Exactly reproduce each line of the listing that follows.

╭─ Given entries

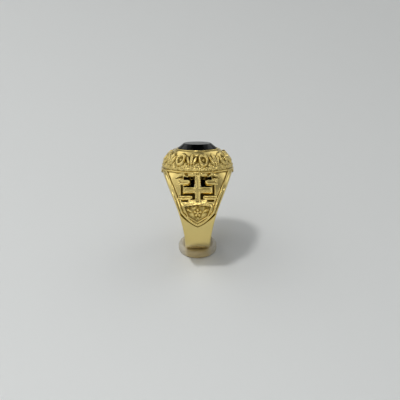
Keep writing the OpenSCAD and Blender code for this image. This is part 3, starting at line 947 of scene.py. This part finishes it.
def makeFloor():
    # flat disc, then a quarter of a circle up into an upright wall; the profile is carried round z
    s = studio
    quarter = np.radians(np.linspace(0, 90, s["coveRows"]))[1:]
    reach = s["floorRadius"] + s["cove"]
    flat = np.linspace(2, s["floorRadius"], s["floorRows"])
    radius = np.concatenate([flat, s["floorRadius"] + s["cove"] * np.sin(quarter), [reach]])
    height = np.concatenate([0 * flat, s["cove"] * (1 - np.cos(quarter)), [s["cove"] + s["wallHigh"]]])
    turn = np.arange(s["sides"]) * 2 * math.pi / s["sides"]
    rings = lathe(radius, height, turn) * mm
    rows, cols = rings.shape[:2]
    points = np.concatenate([rings.reshape(-1, 3), [[0, 0, 0]]])
    c = np.arange(cols)
    fan = np.stack([c, (c + 1) % cols, np.full(cols, rows * cols)], -1)
    piece = makeMesh("floor", points, [gridQuads(rows, cols)[:, ::-1], fan])
    shadeSmooth(piece)
    return piece


def coatedPaper():
    # matt coated background paper: pale and even, with painted shade that greys it away from the lamps and
    # up the wall
    s = studio
    material, tree, shader, at = newMaterial("coatedPaper")
    across = addNode(
        tree, "ShaderNodeVectorMath", {0: at, 1: s["paintedFalloffWay"]}, operation="DOT_PRODUCT").outputs["Value"]
    # painted shade: greyer away from the lamps
    paper = blend(tree, spread(tree, across, *s["paintedFalloff"], 0, 1), colour(s["paper"]), colour(s["far"]))
    height = addNode(tree, "ShaderNodeSeparateXYZ", {0: at}).outputs["Z"]
    # painted shade: greyer up the wall
    paper = blend(tree, spread(tree, height, *s["wallShadeFrom"], 0, 1), paper, colour(s["wall"]))
    tree.links.new(paper, shader.inputs["Base Color"])
    shader.inputs["Roughness"].default_value = s["roughness"]
    return material


floor = makeFloor()
floor.data.materials.append(coatedPaper())

# each lamp is a disc: its power, its width in mm and its place; the rest is the brightness of the room
lighting = {
    "key": (3.4, 155, (-300, -190, 1045)),
    "glints": {"rightGlint": (0.5, 230, (480, -480, 900)), "frontGlint": (0.65, 300, (-120, -800, 730)),
               "topGlint": (0.4, 240, (-60, -130, 1060))},
    "aimAt": (0, 0, 10), "room": "#f4f6f8", "front": 0.3, "rear": 1.3, "frontRange": (-0.6, 0.1),
    "left": (-0.8, -0.35, 0.49), "leftHigh": 0.6, "leftRange": (0.4, 0.95),
    "dark": (0, 0.574, 0.819), "darkShare": 0.04, "darkRange": (0.87, 0.96),
}


def aim(thing, fromPoint, toPoint):
    # places a lamp or a camera and turns it to look at a point, both in mm
    thing.location = Vector(fromPoint) * mm
    thing.rotation_mode = "QUATERNION"
    thing.rotation_quaternion = (Vector(toPoint) - Vector(fromPoint)).to_track_quat("-Z", "Y")


def makeLamp(name, power, size, fromPoint):
    data = bpy.data.lights.new(name, "AREA")
    data.shape, data.size, data.energy = "DISK", size * mm, power
    lamp = bpy.data.objects.new(name, data)
    bpy.context.scene.collection.objects.link(lamp)
    aim(lamp, fromPoint, lighting["aimAt"])
    return lamp


def makeRoom():
    # the room round the ring: brighter behind it and on the left, with one dark patch high at the back
    room = lighting
    world = bpy.data.worlds.new("studio")
    bpy.context.scene.world = world
    world.use_nodes = True
    tree = world.node_tree
    way = addNode(tree, "ShaderNodeTexCoord").outputs["Generated"]
    toLeft, toFront, toDark = (
        addNode(tree, "ShaderNodeVectorMath", {0: way, 1: axis}, operation="DOT_PRODUCT").outputs["Value"]
        for axis in (room["left"], (0, -1, 0), room["dark"]))
    sky = addNode(tree, "ShaderNodeMath", {
        0: spread(tree, toLeft, *room["leftRange"], 0, room["leftHigh"]),
        1: spread(tree, toFront, *room["frontRange"], room["rear"], room["front"])},
        operation="ADD").outputs[0]
    sky = addNode(tree, "ShaderNodeMath", {
        0: sky, 1: spread(tree, toDark, *room["darkRange"], 1, room["darkShare"])},
        operation="MULTIPLY").outputs[0]
    background = tree.nodes["Background"]
    tree.links.new(sky, background.inputs["Strength"])
    background.inputs["Color"].default_value = colour(room["room"])


# the key casts the shadow and stays out of reflections; weaker lamps make the sparkle on the gold
keyLamp = makeLamp("keyLight", *lighting["key"])
keyLamp.visible_glossy = False
for name, (power, size, fromPoint) in lighting["glints"].items():
    makeLamp(name, power, size, fromPoint).visible_diffuse = False
makeRoom()
bpy.context.scene.view_settings.view_transform = "Standard"

# camera: 30 degrees above the floor in front of the ring; lengths in mm, the clip range in metres
shot = {
    "distance": 500, "elevation": 30, "azimuth": -0.5, "lens": 172, "sensor": 36,
    "aimRight": 0.65, "aimUp": 1.5, "clip": (0.01, 10),
}


def makeCamera():
    s = shot
    data = bpy.data.cameras.new("camera")
    data.lens, data.sensor_width = s["lens"], s["sensor"]
    data.clip_start, data.clip_end = s["clip"]
    camera = bpy.data.objects.new("camera", data)
    bpy.context.scene.collection.objects.link(camera)
    tilt, swing = math.radians(s["elevation"]), math.radians(s["azimuth"])
    back = np.array([math.sin(swing) * math.cos(tilt), -math.cos(swing) * math.cos(tilt), math.sin(tilt)])
    right = np.array([math.cos(swing), math.sin(swing), 0])
    target = np.array([0, 0, axisHeight]) + s["aimRight"] * right + s["aimUp"] * np.cross(right, -back)
    aim(camera, target + s["distance"] * back, target)
    bpy.context.scene.camera = camera


makeCamera()
print("stage, light and camera done")
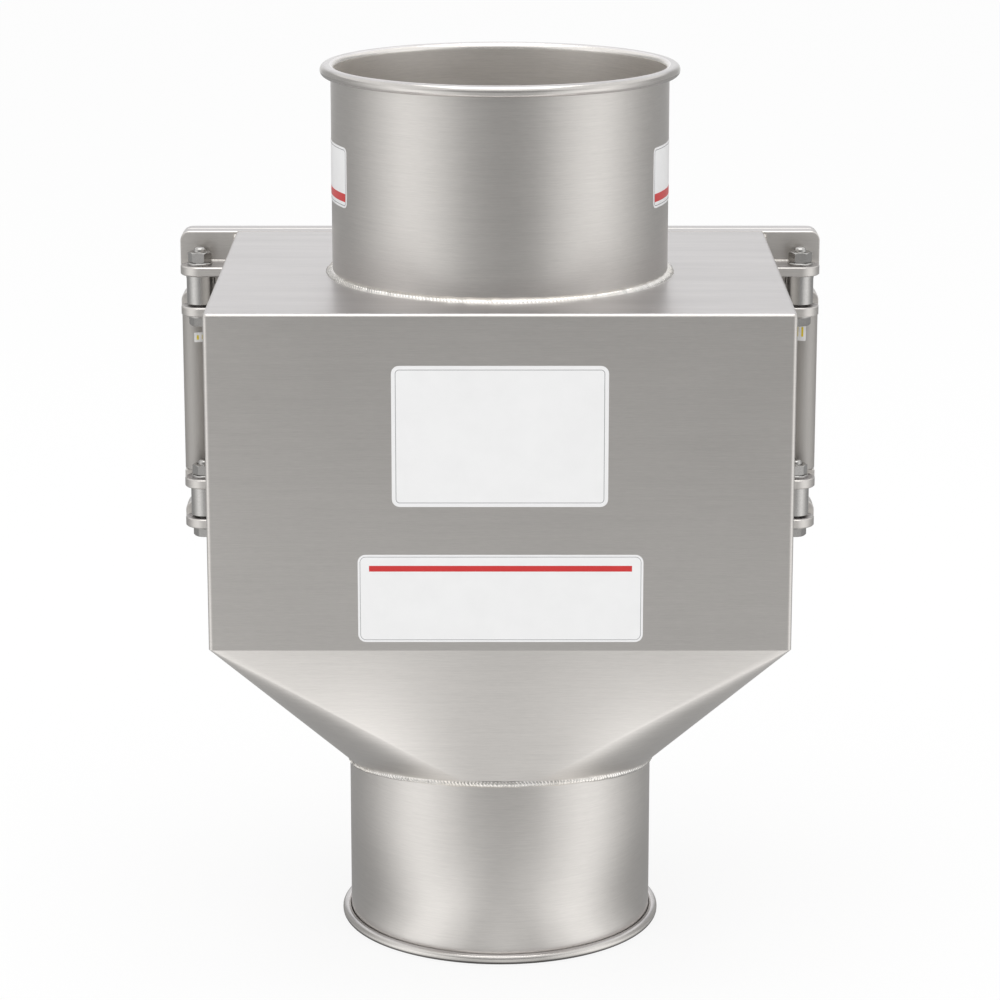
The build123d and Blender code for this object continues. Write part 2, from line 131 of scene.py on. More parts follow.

╰─

**Complete answer**.
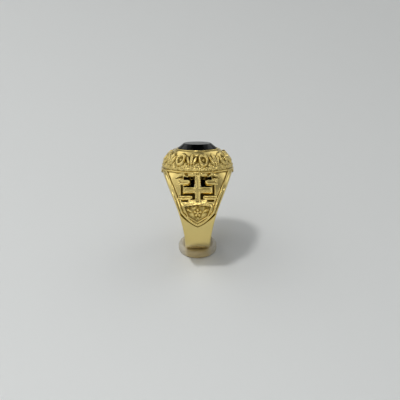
Keep writing the OpenSCAD and Blender code for this image. This is part 3, starting at line 947 of scene.py. This part finishes it.
def makeFloor():
    # flat disc, then a quarter of a circle up into an upright wall; the profile is carried round z
    s = studio
    quarter = np.radians(np.linspace(0, 90, s["coveRows"]))[1:]
    reach = s["floorRadius"] + s["cove"]
    flat = np.linspace(2, s["floorRadius"], s["floorRows"])
    radius = np.concatenate([flat, s["floorRadius"] + s["cove"] * np.sin(quarter), [reach]])
    height = np.concatenate([0 * flat, s["cove"] * (1 - np.cos(quarter)), [s["cove"] + s["wallHigh"]]])
    turn = np.arange(s["sides"]) * 2 * math.pi / s["sides"]
    rings = lathe(radius, height, turn) * mm
    rows, cols = rings.shape[:2]
    points = np.concatenate([rings.reshape(-1, 3), [[0, 0, 0]]])
    c = np.arange(cols)
    fan = np.stack([c, (c + 1) % cols, np.full(cols, rows * cols)], -1)
    piece = makeMesh("floor", points, [gridQuads(rows, cols)[:, ::-1], fan])
    shadeSmooth(piece)
    return piece


def coatedPaper():
    # matt coated background paper: pale and even, with painted shade that greys it away from the lamps and
    # up the wall
    s = studio
    material, tree, shader, at = newMaterial("coatedPaper")
    across = addNode(
        tree, "ShaderNodeVectorMath", {0: at, 1: s["paintedFalloffWay"]}, operation="DOT_PRODUCT").outputs["Value"]
    # painted shade: greyer away from the lamps
    paper = blend(tree, spread(tree, across, *s["paintedFalloff"], 0, 1), colour(s["paper"]), colour(s["far"]))
    height = addNode(tree, "ShaderNodeSeparateXYZ", {0: at}).outputs["Z"]
    # painted shade: greyer up the wall
    paper = blend(tree, spread(tree, height, *s["wallShadeFrom"], 0, 1), paper, colour(s["wall"]))
    tree.links.new(paper, shader.inputs["Base Color"])
    shader.inputs["Roughness"].default_value = s["roughness"]
    return material


floor = makeFloor()
floor.data.materials.append(coatedPaper())

# each lamp is a disc: its power, its width in mm and its place; the rest is the brightness of the room
lighting = {
    "key": (3.4, 155, (-300, -190, 1045)),
    "glints": {"rightGlint": (0.5, 230, (480, -480, 900)), "frontGlint": (0.65, 300, (-120, -800, 730)),
               "topGlint": (0.4, 240, (-60, -130, 1060))},
    "aimAt": (0, 0, 10), "room": "#f4f6f8", "front": 0.3, "rear": 1.3, "frontRange": (-0.6, 0.1),
    "left": (-0.8, -0.35, 0.49), "leftHigh": 0.6, "leftRange": (0.4, 0.95),
    "dark": (0, 0.574, 0.819), "darkShare": 0.04, "darkRange": (0.87, 0.96),
}


def aim(thing, fromPoint, toPoint):
    # places a lamp or a camera and turns it to look at a point, both in mm
    thing.location = Vector(fromPoint) * mm
    thing.rotation_mode = "QUATERNION"
    thing.rotation_quaternion = (Vector(toPoint) - Vector(fromPoint)).to_track_quat("-Z", "Y")


def makeLamp(name, power, size, fromPoint):
    data = bpy.data.lights.new(name, "AREA")
    data.shape, data.size, data.energy = "DISK", size * mm, power
    lamp = bpy.data.objects.new(name, data)
    bpy.context.scene.collection.objects.link(lamp)
    aim(lamp, fromPoint, lighting["aimAt"])
    return lamp


def makeRoom():
    # the room round the ring: brighter behind it and on the left, with one dark patch high at the back
    room = lighting
    world = bpy.data.worlds.new("studio")
    bpy.context.scene.world = world
    world.use_nodes = True
    tree = world.node_tree
    way = addNode(tree, "ShaderNodeTexCoord").outputs["Generated"]
    toLeft, toFront, toDark = (
        addNode(tree, "ShaderNodeVectorMath", {0: way, 1: axis}, operation="DOT_PRODUCT").outputs["Value"]
        for axis in (room["left"], (0, -1, 0), room["dark"]))
    sky = addNode(tree, "ShaderNodeMath", {
        0: spread(tree, toLeft, *room["leftRange"], 0, room["leftHigh"]),
        1: spread(tree, toFront, *room["frontRange"], room["rear"], room["front"])},
        operation="ADD").outputs[0]
    sky = addNode(tree, "ShaderNodeMath", {
        0: sky, 1: spread(tree, toDark, *room["darkRange"], 1, room["darkShare"])},
        operation="MULTIPLY").outputs[0]
    background = tree.nodes["Background"]
    tree.links.new(sky, background.inputs["Strength"])
    background.inputs["Color"].default_value = colour(room["room"])


# the key casts the shadow and stays out of reflections; weaker lamps make the sparkle on the gold
keyLamp = makeLamp("keyLight", *lighting["key"])
keyLamp.visible_glossy = False
for name, (power, size, fromPoint) in lighting["glints"].items():
    makeLamp(name, power, size, fromPoint).visible_diffuse = False
makeRoom()
bpy.context.scene.view_settings.view_transform = "Standard"

# camera: 30 degrees above the floor in front of the ring; lengths in mm, the clip range in metres
shot = {
    "distance": 500, "elevation": 30, "azimuth": -0.5, "lens": 172, "sensor": 36,
    "aimRight": 0.65, "aimUp": 1.5, "clip": (0.01, 10),
}


def makeCamera():
    s = shot
    data = bpy.data.cameras.new("camera")
    data.lens, data.sensor_width = s["lens"], s["sensor"]
    data.clip_start, data.clip_end = s["clip"]
    camera = bpy.data.objects.new("camera", data)
    bpy.context.scene.collection.objects.link(camera)
    tilt, swing = math.radians(s["elevation"]), math.radians(s["azimuth"])
    back = np.array([math.sin(swing) * math.cos(tilt), -math.cos(swing) * math.cos(tilt), math.sin(tilt)])
    right = np.array([math.cos(swing), math.sin(swing), 0])
    target = np.array([0, 0, axisHeight]) + s["aimRight"] * right + s["aimUp"] * np.cross(right, -back)
    aim(camera, target + s["distance"] * back, target)
    bpy.context.scene.camera = camera


makeCamera()
print("stage, light and camera done")
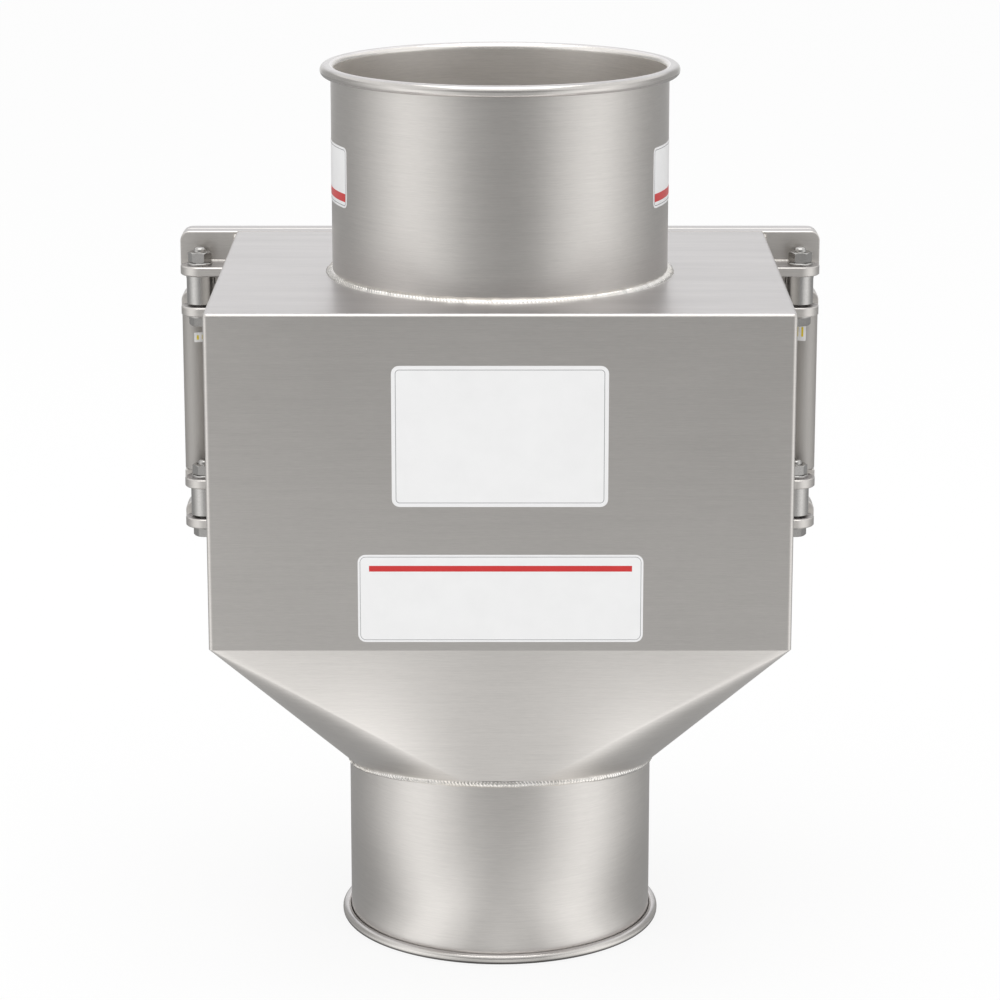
The build123d and Blender code for this object continues. Write part 2, from line 131 of scene.py on. More parts follow.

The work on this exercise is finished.